Sogenannte „Rechte“, die ihre politische Macht nutzen, ihr Weltbild durchzusetzen und jede andere Sicht kriminalisieren; die sich mit öffentlichen Mitteln eine gewaltbereite Reservearmee aufbauen, die mißliebige Demonstrationen angreift; die einzelne als „Feinde“ markiert, die dann aus der Anonymität heraus verunglimpft, deren Haustür mit Kot, deren Auto angezündet wird, ohne daß das Empörung auslöst: Hier könnte zu Recht von einer Bedrohung unserer Freiheit durch „Rechte“ gesprochen werden.

Paßt jedoch die Ideologie, schläft der Gesinnungsethiker vor sich hin. Nur manchmal zuckt er zusammen, wenn der antifaschistische Racheengel mit seinen Schergen es doch zu arg getrieben hat. Damit kommen wir zum wesentlichen Unterschied zwischen ihm und dem Verantwortungsethiker. Letzterer benötigt, da er von sich selbst abstrahieren, seine Wirkung auf andere abschätzen muß, Verstand. Der Gesinnungsethiker braucht dagegen Gefühle. Und die liegen lange vor dem Denken.

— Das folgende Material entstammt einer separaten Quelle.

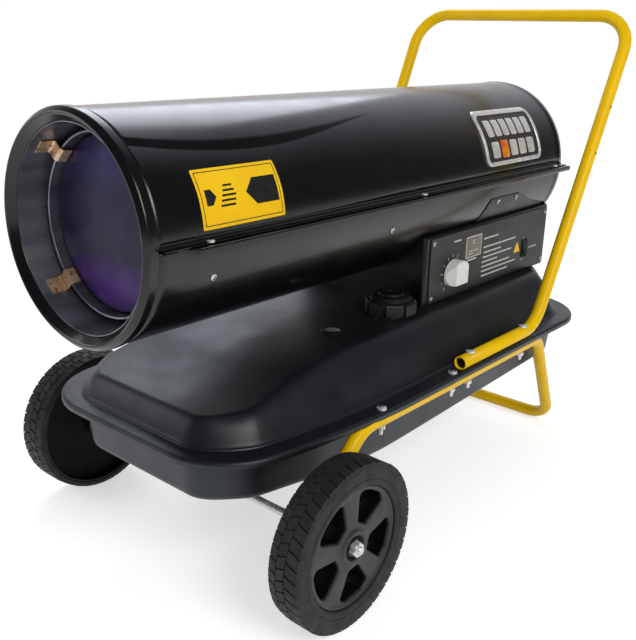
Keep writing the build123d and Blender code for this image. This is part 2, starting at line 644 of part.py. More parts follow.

Um eine Ideologie mit echtem, ehrlichem Gefühl vertreten zu können, muß man ihre Widersprüche zur Wirklichkeit ausblenden. Das gelingt am besten, wenn man schlicht dumm ist. Wahrscheinlich glauben Linksextremisten wie Lina E. ernsthaft, den Faschismus zu bekämpfen. Und unser politisches Personal, klug zu sein. Wenn Verantwortungsethik potentiell Tragödie, so ist Gesinnungsethik potentiell Komödie. Leider ohne Vorhang und Trennung zum Publikum, und das ist wieder tragisch.